Moreover, even if the word “completion” in the company's public filings could be construed as referring merely to the company removing the FL Mobile business from its balance sheet (as Plaintiff now argues), that still does not explain the language in the Equity Pledge Agreement. That agreement describes the FL Mobile shares as being “held by” Tongfang. See ECF No 37-11 at 2. And in another public filing with the SEC filed on September 10, 2018, the company, consistent with the Equity Pledge Agreement, represented that it had “the ability to recover the shares it has sold to Tongfang if Tongfang fails to pay its RMB 1.77 billion senior note delivered in payment for those shares.” See ECF No. 37-12 at 6 (emphasis added). The use of the word “recover” by Link Motion in reference to the FL Mobile shares further demonstrates that it no longer had possession of those shares.

In short, a reasonable inquiry by Plaintiff and its counsel would have revealed Link Motion's public statements about the Tongfang Transaction. And given those public statements, Plaintiff and its counsel could not have reasonably concluded that the factual allegations in the Complaint would have evidentiary support.
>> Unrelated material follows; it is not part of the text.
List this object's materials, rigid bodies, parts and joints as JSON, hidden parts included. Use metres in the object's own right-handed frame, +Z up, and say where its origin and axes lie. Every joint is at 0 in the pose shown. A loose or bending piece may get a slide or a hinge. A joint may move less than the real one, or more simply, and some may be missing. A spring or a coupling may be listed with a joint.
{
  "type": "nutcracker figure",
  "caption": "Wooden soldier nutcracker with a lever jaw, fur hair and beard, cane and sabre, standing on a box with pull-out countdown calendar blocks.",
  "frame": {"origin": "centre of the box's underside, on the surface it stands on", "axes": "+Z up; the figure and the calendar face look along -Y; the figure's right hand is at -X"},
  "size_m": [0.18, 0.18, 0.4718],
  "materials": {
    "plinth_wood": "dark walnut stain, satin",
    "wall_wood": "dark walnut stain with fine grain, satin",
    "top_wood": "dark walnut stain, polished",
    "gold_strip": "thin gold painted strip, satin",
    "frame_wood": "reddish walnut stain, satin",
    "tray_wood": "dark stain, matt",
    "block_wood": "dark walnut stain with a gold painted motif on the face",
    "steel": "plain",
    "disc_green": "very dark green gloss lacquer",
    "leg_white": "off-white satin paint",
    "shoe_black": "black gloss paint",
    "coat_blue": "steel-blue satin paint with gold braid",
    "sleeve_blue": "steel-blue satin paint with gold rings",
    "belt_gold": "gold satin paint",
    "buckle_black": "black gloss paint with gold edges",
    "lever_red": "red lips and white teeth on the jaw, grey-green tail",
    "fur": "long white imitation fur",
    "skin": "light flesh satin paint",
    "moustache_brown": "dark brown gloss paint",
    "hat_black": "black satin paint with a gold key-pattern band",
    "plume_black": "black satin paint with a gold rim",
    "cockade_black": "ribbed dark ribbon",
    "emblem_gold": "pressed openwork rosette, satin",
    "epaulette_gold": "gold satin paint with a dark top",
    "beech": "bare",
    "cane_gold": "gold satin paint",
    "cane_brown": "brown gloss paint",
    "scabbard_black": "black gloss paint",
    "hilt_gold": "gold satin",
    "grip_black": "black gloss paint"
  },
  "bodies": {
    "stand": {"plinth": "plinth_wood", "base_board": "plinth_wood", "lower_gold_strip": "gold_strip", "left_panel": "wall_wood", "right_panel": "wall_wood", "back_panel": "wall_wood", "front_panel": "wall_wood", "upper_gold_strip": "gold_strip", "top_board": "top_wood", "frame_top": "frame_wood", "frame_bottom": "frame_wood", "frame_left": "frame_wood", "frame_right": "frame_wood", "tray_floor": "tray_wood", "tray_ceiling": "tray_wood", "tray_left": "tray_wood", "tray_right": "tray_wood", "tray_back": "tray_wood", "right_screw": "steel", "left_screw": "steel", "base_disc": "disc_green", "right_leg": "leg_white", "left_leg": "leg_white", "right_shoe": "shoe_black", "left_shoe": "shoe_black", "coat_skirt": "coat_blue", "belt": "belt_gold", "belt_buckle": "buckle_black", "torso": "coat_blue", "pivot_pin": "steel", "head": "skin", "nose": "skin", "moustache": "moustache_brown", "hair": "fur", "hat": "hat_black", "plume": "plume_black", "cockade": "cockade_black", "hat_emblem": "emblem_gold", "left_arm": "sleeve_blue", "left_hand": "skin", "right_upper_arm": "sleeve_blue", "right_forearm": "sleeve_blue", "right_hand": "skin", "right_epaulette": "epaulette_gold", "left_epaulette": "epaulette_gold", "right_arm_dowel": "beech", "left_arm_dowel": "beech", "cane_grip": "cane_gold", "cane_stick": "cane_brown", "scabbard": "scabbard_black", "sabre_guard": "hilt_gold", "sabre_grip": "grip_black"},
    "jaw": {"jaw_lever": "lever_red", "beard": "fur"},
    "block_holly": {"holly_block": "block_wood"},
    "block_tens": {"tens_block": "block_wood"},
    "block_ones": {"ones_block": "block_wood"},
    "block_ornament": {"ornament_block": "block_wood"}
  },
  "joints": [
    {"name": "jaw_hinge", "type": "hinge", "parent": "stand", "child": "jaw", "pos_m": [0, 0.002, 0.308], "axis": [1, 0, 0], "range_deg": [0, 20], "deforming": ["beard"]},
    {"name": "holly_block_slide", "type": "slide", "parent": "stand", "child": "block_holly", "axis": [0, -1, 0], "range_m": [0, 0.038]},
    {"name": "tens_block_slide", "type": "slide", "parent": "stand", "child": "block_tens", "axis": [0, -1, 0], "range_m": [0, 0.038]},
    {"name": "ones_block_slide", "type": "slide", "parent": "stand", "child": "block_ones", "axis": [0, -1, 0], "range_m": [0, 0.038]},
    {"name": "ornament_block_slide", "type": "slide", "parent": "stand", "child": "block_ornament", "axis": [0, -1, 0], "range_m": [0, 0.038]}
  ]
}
2. Plaintiff's legal-malpractice claim is frivolous in violation of Rule 11(b)(2).

Defendants also seek sanctions on the basis that Plaintiff's legal-malpractice claim is frivolous, in violation of Rule 11(b)(2). ECF No. 36 at 25-30. Even if the allegations in the Complaint concerning the inability to transfer the FL Mobile shares because of the Receiver's appointment had evidentiary support, Plaintiff's claim would still suffer from multiple deficiencies. When these obvious deficiencies are viewed collectively, the only plausible conclusion is that it was objectively unreasonable for Plaintiff to have commenced this action against Defendants.
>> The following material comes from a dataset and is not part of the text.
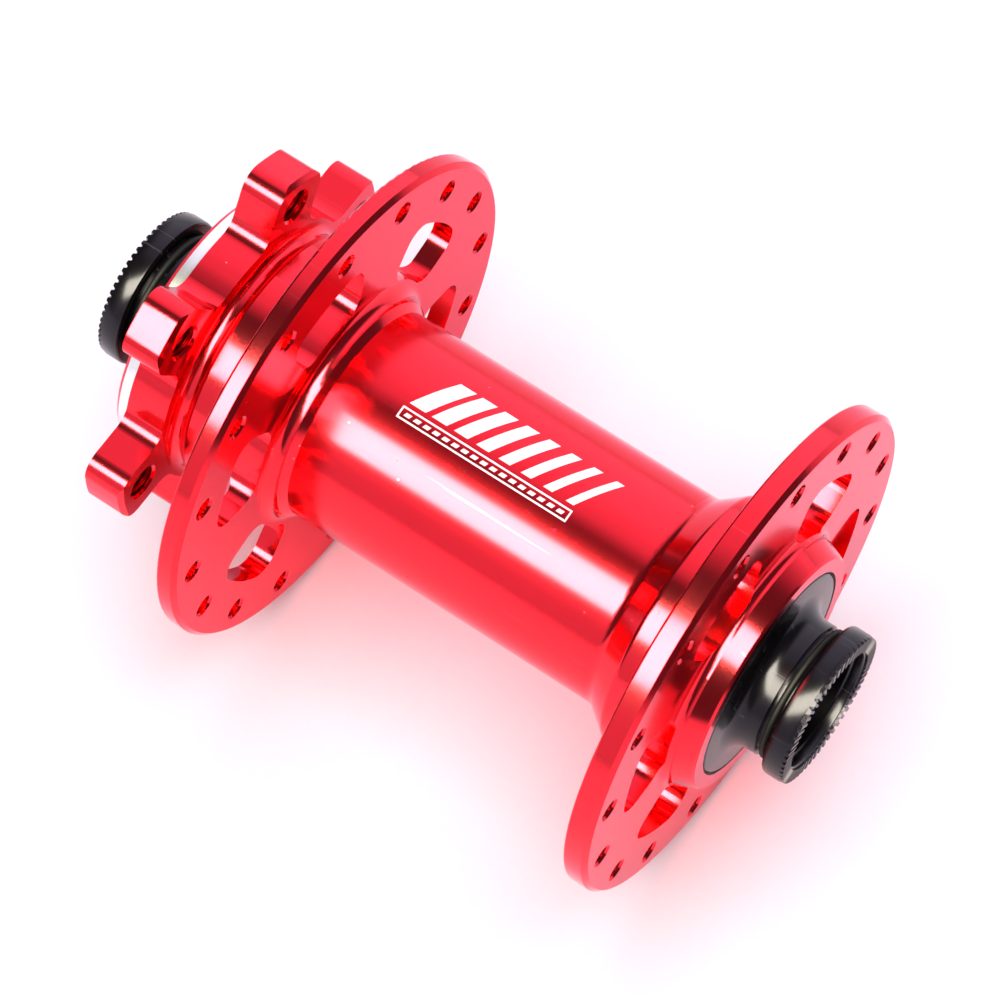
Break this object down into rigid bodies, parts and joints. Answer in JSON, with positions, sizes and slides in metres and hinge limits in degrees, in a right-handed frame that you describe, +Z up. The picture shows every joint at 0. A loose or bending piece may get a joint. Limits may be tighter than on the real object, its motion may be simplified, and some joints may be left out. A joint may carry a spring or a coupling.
{
  "type": "bicycle front hub",
  "caption": "Front bicycle hub for a thru axle and a bolt-on disc rotor, with windowed spoke flanges, sealed bearings and push-in end caps.",
  "frame": {"origin": "on the spin axis, half way between the two fork faces", "axes": "+Y along the spin axis towards the disc side, +Z up, +X across"},
  "size_m": [0.0664, 0.1, 0.0664],
  "materials": {
    "red_anodised": "glossy anodised",
    "black_anodised": "satin anodised",
    "rubber": "matte",
    "seal_rubber": "matte",
    "bearing_steel": "ground and polished",
    "cage_steel": "pressed steel",
    "axle_alloy": "machined"
  },
  "bodies": {
    "axle": {"axle_tube": "axle_alloy", "left_end_cap": "black_anodised", "left_end_cap_ring": "rubber", "left_spigot_ring": "rubber", "left_inner_race": "bearing_steel", "right_end_cap": "black_anodised", "right_end_cap_ring": "rubber", "right_spigot_ring": "rubber", "right_inner_race": "bearing_steel"},
    "hub": {"hub_shell": "red_anodised", "left_outer_race": "bearing_steel", "right_outer_race": "bearing_steel", "left_inboard_seal": "seal_rubber", "left_outboard_seal": "seal_rubber", "right_inboard_seal": "seal_rubber", "right_outboard_seal": "seal_rubber"},
    "left_cage": {"left_balls": "bearing_steel", "left_ball_cage": "cage_steel"},
    "right_cage": {"right_balls": "bearing_steel", "right_ball_cage": "cage_steel"}
  },
  "joints": [
    {"name": "hub_spin", "type": "hinge", "parent": "axle", "child": "hub", "pos_m": [0, 0, 0], "axis": [0, 1, 0], "continuous": true},
    {"name": "left_cage_spin", "type": "hinge", "parent": "axle", "child": "left_cage", "pos_m": [0, 0.0371, 0], "axis": [0, 1, 0], "continuous": true},
    {"name": "right_cage_spin", "type": "hinge", "parent": "axle", "child": "right_cage", "pos_m": [0, -0.0371, 0], "axis": [0, 1, 0], "continuous": true}
  ],
  "couplings": [
    {"joint": "left_cage_spin", "follows": "hub_spin", "ratio": 0.5706},
    {"joint": "right_cage_spin", "follows": "hub_spin", "ratio": 0.5706}
  ]
}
To begin, the parties dispute whether Link Motion retained Defendants to represent the company in the Baliga action, thereby creating the existence of an attorney-client relationship. Compare ECF No. 36 at 23-25 with ECF No. 41 at 15-16, 21-22; see also Compl. ¶¶ 58-59. Plaintiff contends that DLA Piper represented Link Motion in the Baliga action and Defendants failed to provide any substantive advice or assert any defenses on behalf of the company. See ECF No. 41 at 15-18; Compl. ¶¶ 58-60. Defendants dispute that they were retained to substantively defend Link Motion, arguing that the company declined to respond to numerous communications from Defendants concerning how to handle the action. ECF No. 36 at 9-12, 2325, 27.
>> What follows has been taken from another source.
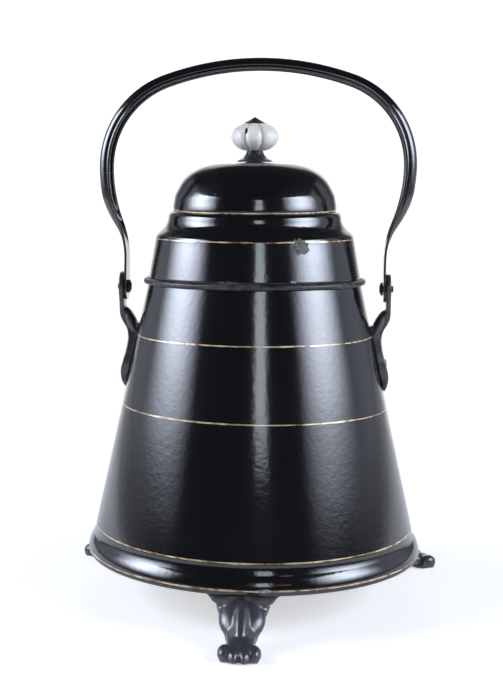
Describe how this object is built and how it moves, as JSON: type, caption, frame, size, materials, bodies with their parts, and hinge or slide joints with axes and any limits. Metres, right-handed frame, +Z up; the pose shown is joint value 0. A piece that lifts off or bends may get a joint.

There is no dispute, however, that Defendants appeared in the Baliga action on behalf of Link Motion, in December 2018 after the TRO was filed, and subsequently sought leave to withdraw as counsel on March 1, 2019. See ECF Nos. 20, 28, No. 18-CV-11642. I need not decide whether Plaintiff's allegations that Defendants were formally retained by Link Motion have evidentiary support, because the communications between Defendants and Shi after the filing of the Baliga action demonstrate that it would have been exceedingly difficult (if not impossible) for Plaintiff to prove that Defendants breached a duty to Link Motion to act with the “skill, prudence, and diligence as other members of [the legal] profession commonly exercise.” See Schweizer v. Mulvehill, 93 F.Supp.2d 376, 393 (S.D.N.Y. 2000) (explaining elements of legal malpractice claim).

In that regard, it is apparent from the many communications by Schechtman to either Link Motion, Shi, or both that Link Motion and Shi refused to engage with Defendants in a discussion about how to respond to the TRO and preliminary injunction motions. See supra pp. 2-3. Those e-mails and text messages-including e-mails in English and Mandarin sent to the entire Link Motion Board of Directors-indicate that Schechtman diligently attempted, on numerous occasions, to discuss with Shi Baliga's complaint. Her communications went unanswered, the company refused to discuss the case (or even confirm that it wished to retain DLA Piper to defend the action), and Defendants were left with no guidance as to how to proceed. Against that backdrop of unanswered communications and nearly complete radio silence from Shi, Plaintiff's counsel could not have in good faith believed that it would be able to show that Defendants breached a duty to Link Motion by failing to raise a standing defense.

Turning to causation, Plaintiff and its counsel could not have reasonably believed that Defendants' actions were the but-for cause of Link Motion's alleged damages. See Schutz v. Kagan Lubic Lepper Finkelstein & Gold, LLP, No. 12-CV-9459 (PAE), 2013 WL 3357921, at *4 (S.D.N.Y. July 2, 2013) (explaining that legal-malpractice claim under New York law requires evidence that defendant's conduct was “the proximate cause of a loss” and “actual damages”). According to Plaintiff, Defendant's failure to advise the company about Baliga's lack of standing resulted in the entry of the TRO and the appointment of the Receiver; those acts prevented Link Motion “from satisfying its obligation” to transfer the FL Mobile shares to Tongfang pursuant to the SPA; and in response to Link Motion's failure, Tongfang commenced an arbitration proceeding that resulted in an award of $396,000,000 against Link Motion. See Compl. ¶¶ 63-65, 67, 73, 76-78, 85-88, 91. As already discussed, however, Link Motion transferred the FL Mobile shares to Tongfang before Baliga commenced his suit.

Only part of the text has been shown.